L’année 2003 reste ainsi dans les mémoires comme une des années les plus sèches depuis un siècle en France, cette année-là étant de plus exceptionnellement chaude pendant les mois de juillet et d’août.

On peut voir sur ces statistiques d’inventaires en forêt le pic de mortalité de l’année 2004 : les arbres les plus atteints par la sécheresse de 2003 n’étant en effet déclarés morts que l’année suivante. On voit aussi que les résineux ont été plus touchés que les feuillus, probablement parce qu’ils avaient épuisé plus rapidement les réserves en eau de leurs sols.

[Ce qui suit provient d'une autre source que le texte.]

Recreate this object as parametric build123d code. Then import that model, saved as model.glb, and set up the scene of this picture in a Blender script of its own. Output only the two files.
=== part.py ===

Il est difficile d’être optimiste pour l’avenir. En effet, les modèles climatiques prévoient un accroissement progressif de la durée et de l’intensité des sécheresses dans une grande partie de l’Europe. Les questions qui se posent donc aux forestiers sont à la fois de trouver ou de favoriser les espèces qui seront les mieux adaptées à un climat plus aride, et d’adapter au mieux, comme le fera l’agriculteur, leurs pratiques de gestion.